Independentemente da causa da resistência dos preços de serviços, o fato é que, se eles continuarem a se comportar da forma atual, a inflação não cairá para a meta de 4,5% no horizonte previsto pelo Banco Central, com risco real de não chegar lá no governo Temer.

O Banco Central projeta uma inflação de 4,4% em 2017 e de 3,6% em 2018, pressupondo os juros estáveis nos 14% ao ano vigentes em fins de novembro (hoje, a taxa está em 13,75% ao ano). Se o BC der uma acelerada no ritmo de distensão monetária em janeiro, para levar a taxa a 10,75% em fins de 2017, a inflação ficaria em 4,7% em 2017 e em 4,6% em 2018.
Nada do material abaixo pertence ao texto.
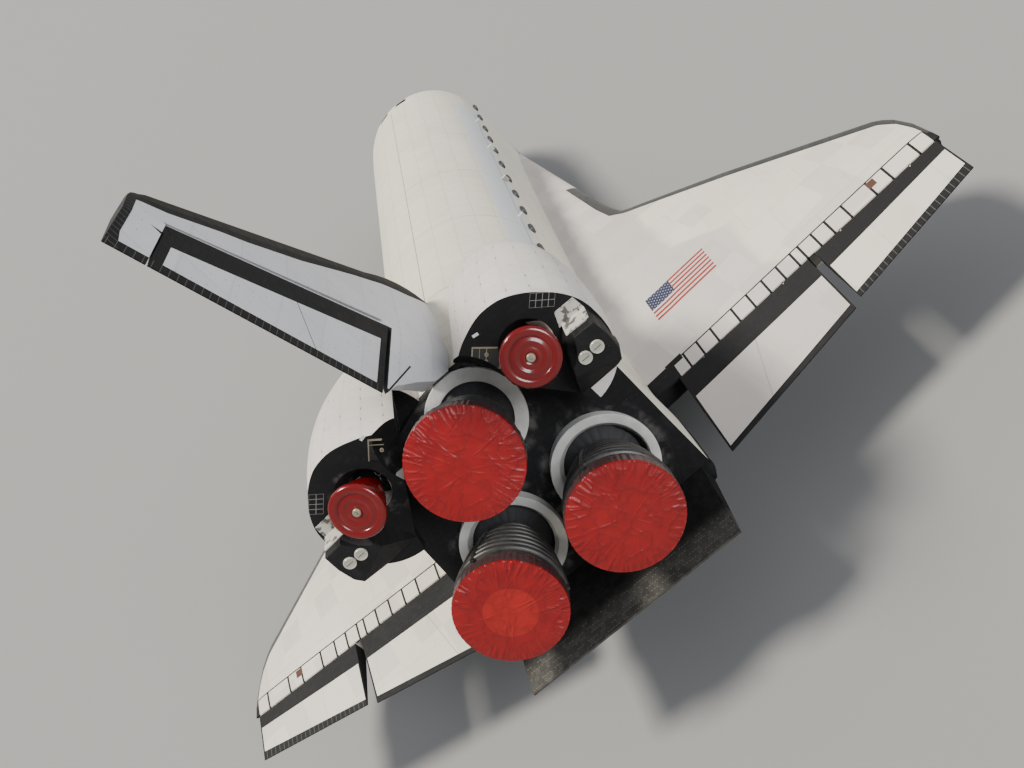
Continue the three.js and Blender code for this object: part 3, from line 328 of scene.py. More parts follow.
@dataclass(frozen=True)
class Engine:
    """An engine's gimbal point and thrust line, and the ring that it passes through.

    Fields:
        name: Which engine it is.
        gimbal: Its gimbal point.
        tilt: Degrees that its thrust line rises aft.
        turn: Degrees that its thrust line turns outboard.
        ring: How far aft of the gimbal the ring's face lies.
        throat: The ring's inner radius.
        recess: Radius of the room behind the ring.
        narrow: How far aft of the gimbal the room is narrowest.
        flare: How much wider the ring is at its face.
        dome: Degrees from the thrust line to which the dome shield reaches.
        outer: The ring's outer radius.
    """

    name: str
    gimbal: tuple[float, float, float]
    tilt: float
    turn: float
    ring: float = 0.0
    throat: float = 0.0
    recess: float = 0.0
    narrow: float = 0.0
    flare: float = 0.0
    dome: float = 0.0
    outer: float = 0.0

    def axis(self) -> Vector:
        """The direction of the thrust line, aft."""
        tilt, turn = math.radians(self.tilt), math.radians(self.turn)
        return Vector((math.sin(turn) * math.cos(tilt), math.cos(turn) * math.cos(tilt), math.sin(tilt)))

    def place(self) -> Matrix:
        """The frame whose y axis is the thrust line."""
        return stand(self.gimbal, self.axis())


ENGINES = (
    Engine("upper", (0, 1445, 443), 16, 0, 44, 34, 46, 44, 0, 41.7, 46.6),
    Engine("port", (53, 1468.17, 342.64), 10, 3.5, 54, 36, 55, 50.9, 3.4, 44.7, 49.6),
    Engine("starboard", (-53, 1468.17, 342.64), 10, -3.5, 54, 36, 55, 50.9, 3.4, 44.7, 49.6))
POD_ENGINES = (
    Engine("port", (88, 1518, 492), 15.8, 6.5),
    Engine("starboard", (-88, 1518, 492), 15.8, -6.5))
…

Só que, para que a inflação cair dessa forma, é preciso que os preços de serviços tenham reajustes mais moderados do que os atuais. Na ata de sua reunião de outubro, o Copom escreveu que “que a pausa [na queda da inflação de serviços] se dá em níveis cuja manutenção produziria trajetória de desinflação em velocidade aquém da contemplada no cenário básico do comitê. Esse cenário pressupõe uma trajetória de queda gradual à frente.”

Ou seja, se os preços de serviços permanecerem resistentes como têm se mostrado nos últimos meses, é possível que a inflação fique bem acima das metas definidas para 2017 e 2018.

Dessa forma, a sinalização do Copom de que vai intensificar o corte de juros em janeiro, com um provável corte de 0,5 ponto, não deixa de ser uma aposta do colegiado em que os preços dos serviços vão finalmente se render. É fácil entender o quanto há de risco nesse diagnóstico: no terceiro trimestre, a atividade já foi mais fraca que o esperado, porém a inflação não cedeu.

A argumentação mais recente do Banco Central é que, como as expectativas de inflação estão mais bem ancoradas e a inflação cedeu, em tese os mecanismos inerciais da inflação devem se enfraquecer – ou seja, quem fixa preços tenderia a olhar mais para a inflação futura do que para a passada. Nesse ambiente, a recessão e o desemprego recuperariam seus poderes para disciplinar a alta de preços na economia. Mas isso não deixa de ser apenas uma tese que, por enquanto, ainda precisa ser comprovada.